We knew that there could be up to 20,000, 25,000 people in each building.
I'm on the 85th floor, and it's very, very, very hot.
Every firefighter saw the flames, and they looked into their own hearts.
Stay together.
Stay together.
That's when I said to Pete, uh, Pete, this will be the worst day of our lives.
And you know, that was before I knew the half of it.
Stay, stay, stay, stay.
We need to collapse.
We need to collapse.
And in the darkness, I wondered if I was dead or alive. Easy, easy. We need to collapse. We need to collapse.
And in the darkness, I wondered if I was dead or alive.
Hey, Pete! Chief Hayden!
Tonight, the fire department of the city of New York and the greatest act of gallantry ever bestowed on an American city. I don't want this to be something that's in a history book,
that a page is turned and we're forgotten.
I'm Leslie Stahl.
I'm Bill Whitaker.
I'm Anderson Cooper.
I'm Sharon Alfonsi.
I'm John Wertheim.
I'm Scott Alfonsi. I'm John Wertheim. I'm Scott Pelley. That story on this,
the 54th season premiere of 60 Minutes.
In the neighborhoods of New York, there are 217 firehouses. Each holds a memorial to firefighters who answered the call 20 years ago and never returned.
343 members of the fire department of the city of New York perished on 9-11 in the greatest
act of gallantry ever bestowed on an American city. This is their story. This plane raced past us along the Hudson River at such a low altitude,
I could read American on the fuselage.
At 8.46 that morning, Battalion Chief Joe Pfeiffer was blocks away,
searching for a routine gas leak.
I saw the plane aim and crash into the North Tower of the FDNY would have about an hour and a half to save 17,000 lives.
They knew that they might not come home, but they knew there were people trapped.
That's our job.
There's no way we were going to stand back and say we're not going in.
That wouldn't be the end of it.
Our aim was to get above that fire and get those poor people out that were calling us.
We're on the floor and we can't breathe.
And it's very, very, very hot.
And all the dispatcher could say is,
we're coming for you.
So we like to keep our promises, you know. we told them we're coming. We're coming.
Joe Pfeiffer was coming with a camera. Filmmakers Jules and Gideon Noday were making a documentary
about the FDNY. We have a number of floors on fire. It looked like the plane was aiming towards the building.
Engine six to man, okay.
Engine six.
The World Trade Center, tower number one, is on fire.
Engine one out, World Trade Center, 10-60.
Send every available ambulance, everything you've got, to World Trade Center now. Dispatch launched an armada.
Engine 211, ladder 11, engine 44, engine 22, engine 53.
121 engines, 62 ladder companies, 100 ambulances, 750 members of the FDNY. At FDNY headquarters in Brooklyn, 54-year-old Chief
of Department Peter Dancy Jr. raced to his car. He was the boss, leading the second largest fire department in the world
after Tokyo. Dan Nigro was his number two. So we went downstairs quickly, got in the car,
and headed over the Brooklyn Bridge where we could see the damage, see the smoke, see the fire.

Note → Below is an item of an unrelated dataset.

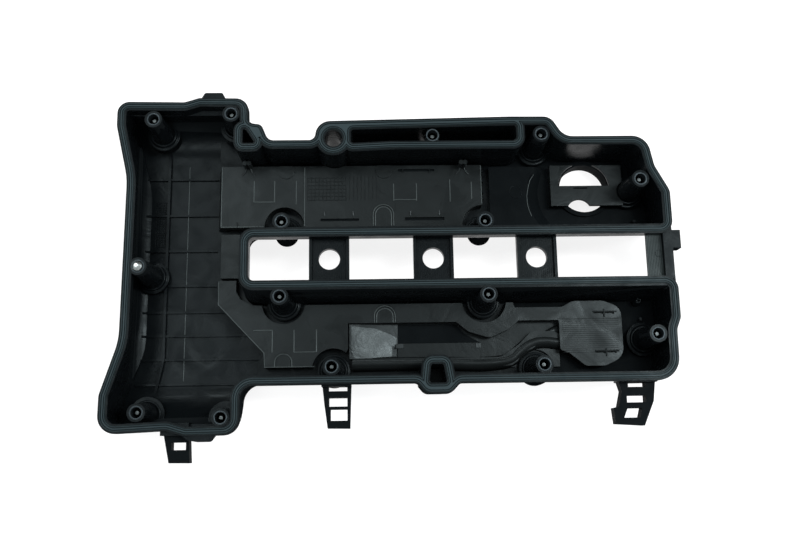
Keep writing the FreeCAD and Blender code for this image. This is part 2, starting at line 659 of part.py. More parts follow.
def separator_channel(rooms, face):
    """Floor, ledge, ridge and ramp between the separator's plate and its round end."""
    low = ROOF_DEPTH - CHANNEL_SINK
    floor = slab(rectangle(*CHANNEL).cut(rooms + [face]), ROOF_DEPTH - CHANNEL_THICK, ROOF_DEPTH)
    ledge = slab(rectangle(*LEDGE).cut(rooms), ROOF_DEPTH - LEDGE_HEIGHT, low)
    ridge = slab(rounded(RIDGE).cut(rooms), ROOF_DEPTH - RIDGE_HEIGHT, low)
    left, start, right, stop = RAMP
    foot = ROOF_DEPTH - RAMP_SINK
    ramp = along_y([(left, foot, 0), (left, ROOF_DEPTH - RAMP_LEFT_HEIGHT, 0),
                    (right, ROOF_DEPTH - RAMP_RIGHT_HEIGHT, 0), (right, foot, 0)], start, stop)
    return [floor, ledge, ridge, ramp]


def lower_baffle():
    """Oil separator cover in the lower cam chamber: plate, strip, channel and round end."""
    around = [rectangle(*LOWER_STRIP), rounded(LOWER_AROUND), rounded(LOWER_ROUND_END)]
    face = polygon(LOWER_LEFT_PLATE).fuse(around).removeSplitter()
    rooms = [disc(*bite) for bite in LOWER_BITES]
    rooms.append(rounded(TRAPEZOID).makeOffset2D(BAND + CLEARANCE))
    body = skirted(face.cut(rooms), BAFFLE_DEPTH, BAFFLE_THICK)
    cuts = slot_cuts(LOWER_SLOTS) + [arch_line(LOWER_ARCH), arch_line(LOWER_SIDE_ARCH)]
    cuts.append(printed(rectangle(*LOWER_STEP), 0.5))
    return joined([body.cut(cuts)] + separator_channel(rooms, face))


def boss_radius(depth):
    """Radius of a boss column at a depth."""
    share = (depth - BOSS_TOP_DEPTH) / (ROOF_DEPTH + WALL - BOSS_TOP_DEPTH)
    return BOSS_TOP_R + (BOSS_FOOT_R - BOSS_TOP_R) * share


def filler_guard():
    """Splash guard across the filler bore, cut clear of the boss beside it."""
    left, low, right, high = GUARD
    seen = rectangle(left, GUARD_VIEW_LOW, right, high + 10)
    view = disc(GUARD_VIEW_X, GUARD_VIEW_Y, GUARD_VIEW_R).common(seen)
    boss_x, boss_y = BOSSES[12]
    bite = disc(boss_x, boss_y, boss_radius(GUARD_DEPTH + GUARD_THICK) + CLEARANCE)
    face = rectangle(left, low, right, high).cut([view, disc(*GUARD_BITE), rectangle(*GUARD_NOTCH), bite])
    plate = slab(face, GUARD_DEPTH, GUARD_DEPTH + GUARD_THICK)
    feet = [slab(rectangle(left, low + 0.5, left + GUARD_FOOT, high), GUARD_DEPTH, ROOF_DEPTH),
            slab(rectangle(right - GUARD_FOOT, high - GUARD_FOOT_LENGTH, right, high),
                 GUARD_DEPTH, ROOF_DEPTH)]
    return joined([plate] + feet)


def cover_bolts():
    """Captive flange bolts with their tips just below the boss rings."""
    solids = []
    for x, y in boss_places():
        tip = END_BOLT_TIP_DEPTH if (x, y) == END_BOSS else BOLT_TIP_DEPTH
        under = SEAT_DEPTH + SEAL_THICK
        shank = post(x, y, BOLT_R, tip + BOLT_TIP_LENGTH, under)
        point = taper(x, y, BOLT_TIP_R, tip, BOLT_R, tip + BOLT_TIP_LENGTH)
        flange = post(x, y, BOLT_FLANGE_R, under, under + BOLT_FLANGE_THICK)
        corners = [(x + BOLT_HEAD_R * math.cos(math.radians(60 * turn)),
                    y + BOLT_HEAD_R * math.sin(math.radians(60 * turn))) for turn in range(6)]
        head = slab(polygon(corners), under + BOLT_FLANGE_THICK, under + BOLT_FLANGE_THICK + BOLT_HEAD_HEIGHT)
        solids.append(joined([shank, point, flange, head]))
    return Part.makeCompound(solids)


def bolt_sleeves():
    """Steel sleeves that carry the bolt load past the plastic."""
    solids = []
    for x, y in boss_places():
        solids.append(post(x, y, SLEEVE_R, BOSS_TOP_DEPTH, SEAT_DEPTH).cut(
            post(x, y, SLEEVE_BORE_R, BOSS_TOP_DEPTH - 1, SEAT_DEPTH + 1)))
    return Part.makeCompound(solids)


def bolt_seals():
    """Rubber washers under the bolt flanges."""
    solids = []
    for x, y in boss_places():
        solids.append(post(x, y, SEAL_R, SEAT_DEPTH, SEAT_DEPTH + SEAL_THICK).cut(
            post(x, y, SEAL_BORE_R, SEAT_DEPTH - 1, SEAT_DEPTH + SEAL_THICK + 1)))
    return Part.makeCompound(solids)


def breather_cap():
    """Snap-on cap of the breather regulator, seen on the roof side."""
    top = BREATHER_SEAT_DEPTH
    body = post(BREATHER_X, BREATHER_Y, BREATHER_SEAT_R, top, REST_DEPTH)
    hollow = post(BREATHER_X, BREATHER_Y, BREATHER_RECESS_R - 3, top - 1, REST_DEPTH - BREATHER_CAP_WALL)
    return body.cut(hollow)


def breather_diaphragm():
    """Rubber disc clamped between the seat and the cap."""
    return post(BREATHER_X, BREATHER_Y, BREATHER_RECESS_R, BREATHER_SEAT_DEPTH - DIAPHRAGM_THICK,
                BREATHER_SEAT_DEPTH)


def breather_spring():
    """Conical washer spring under the diaphragm."""
    low = BREATHER_SEAT_DEPTH - BREATHER_RECESS
    high = BREATHER_SEAT_DEPTH - DIAPHRAGM_THICK
    outer = taper(BREATHER_X, BREATHER_Y, SPRING_LOW_R, low, SPRING_HIGH_R, high)
    inner = taper(BREATHER_X, BREATHER_Y, SPRING_LOW_R - SPRING_THICK, low,
                  SPRING_HIGH_R - SPRING_THICK, high)
    return outer.cut(inner)


def main():
    """Write one file for each piece."""
    os.makedirs("parts", exist_ok=True)
    pieces = {
        "cover_shell": cover_shell(), "head_gasket": head_gasket(), "upper_baffle": upper_baffle(),
        "end_baffle": end_baffle(), "lower_baffle": lower_baffle(), "filler_guard": filler_guard(),
        "cover_bolts": cover_bolts(), "bolt_sleeves": bolt_sleeves(), "bolt_seals": bolt_seals(),
        "breather_cap": breather_cap(), "breather_diaphragm": breather_diaphragm(),
        "breather_spring": breather_spring(),
    }
    for name, shape in pieces.items():
        box = shape.BoundBox
        print(name, shape.ShapeType, shape.isValid(), len(shape.Solids), round(shape.Volume / 1000, 2),
              [round(v, 1) for v in (box.XMin, box.XMax, box.YMin, box.YMax, box.ZMin, box.ZMax)])
        shape.exportStep("parts/" + name + ".step")


main()
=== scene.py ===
import math

import bmesh
import bpy
from mathutils import Matrix, Vector
from mathutils.bvhtree import BVHTree

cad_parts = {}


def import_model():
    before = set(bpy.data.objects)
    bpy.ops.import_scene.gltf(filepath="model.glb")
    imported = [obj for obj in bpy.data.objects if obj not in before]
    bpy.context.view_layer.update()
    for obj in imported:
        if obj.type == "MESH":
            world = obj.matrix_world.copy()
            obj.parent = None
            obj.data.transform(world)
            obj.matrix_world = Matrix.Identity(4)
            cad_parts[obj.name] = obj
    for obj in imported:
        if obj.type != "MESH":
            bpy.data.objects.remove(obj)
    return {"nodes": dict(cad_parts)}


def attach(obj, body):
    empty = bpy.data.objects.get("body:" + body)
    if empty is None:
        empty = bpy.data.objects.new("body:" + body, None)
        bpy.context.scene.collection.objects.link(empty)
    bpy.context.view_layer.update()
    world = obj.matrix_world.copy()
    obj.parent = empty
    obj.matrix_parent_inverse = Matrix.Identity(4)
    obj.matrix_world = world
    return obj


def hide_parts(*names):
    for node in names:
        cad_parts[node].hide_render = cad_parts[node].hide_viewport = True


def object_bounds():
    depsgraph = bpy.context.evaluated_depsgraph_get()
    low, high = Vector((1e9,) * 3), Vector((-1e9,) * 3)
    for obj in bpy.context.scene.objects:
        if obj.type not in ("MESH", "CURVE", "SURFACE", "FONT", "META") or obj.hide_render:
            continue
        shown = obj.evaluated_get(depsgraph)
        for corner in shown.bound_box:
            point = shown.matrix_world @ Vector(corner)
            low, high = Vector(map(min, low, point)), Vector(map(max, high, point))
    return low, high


# Looks of a moulded engine valve cover that lies on its roof, seen from above its open side.
# Lengths are in millimetres and turned into metres by MM.
# Depths are measured down from the sealing plane.

MM = 0.001
SEALING_HEIGHT = 10.0

# Camera, with its place in millimetres and its angles in degrees
IMAGE_WIDTH = 800
FOCAL_PIXELS = 876.0
SENSOR_WIDTH = 36.0
CAMERA_PLACE = (-44.22, -137.05, 642.75)
CAMERA_TILT = 11.5
CAMERA_ROLL = 1.0
CAMERA_YAW = -1.7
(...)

That's when I said to Pete, Pete, this will be the worst day of our lives.
And, you know, that was before I knew the half of it.
Pete Gansey's voice was recorded en route.
A box is a location.
K signals the end of a message,
a throwback to the 19th century telegraph,
which on this day was punctuating the greatest crisis in the department's 136 years.
Right away, I got a deep sense that we were going to lose a lot of firefighters this day.
Division One Commander Peter Hayden met Battalion Chief Joe Pfeiffer in the lobby of the burning tower.
Well, I knew that we weren't going to be able to put out the fire.
So the order of the day was to search and evacuate as many people as we could,
and then we were going to back away.
The fire was 93 floors above.
Elevators were out.
So firefighters climbed tight stairwells,
shouldering 75 pounds and more.
And I thought we would have enough time to get the people out.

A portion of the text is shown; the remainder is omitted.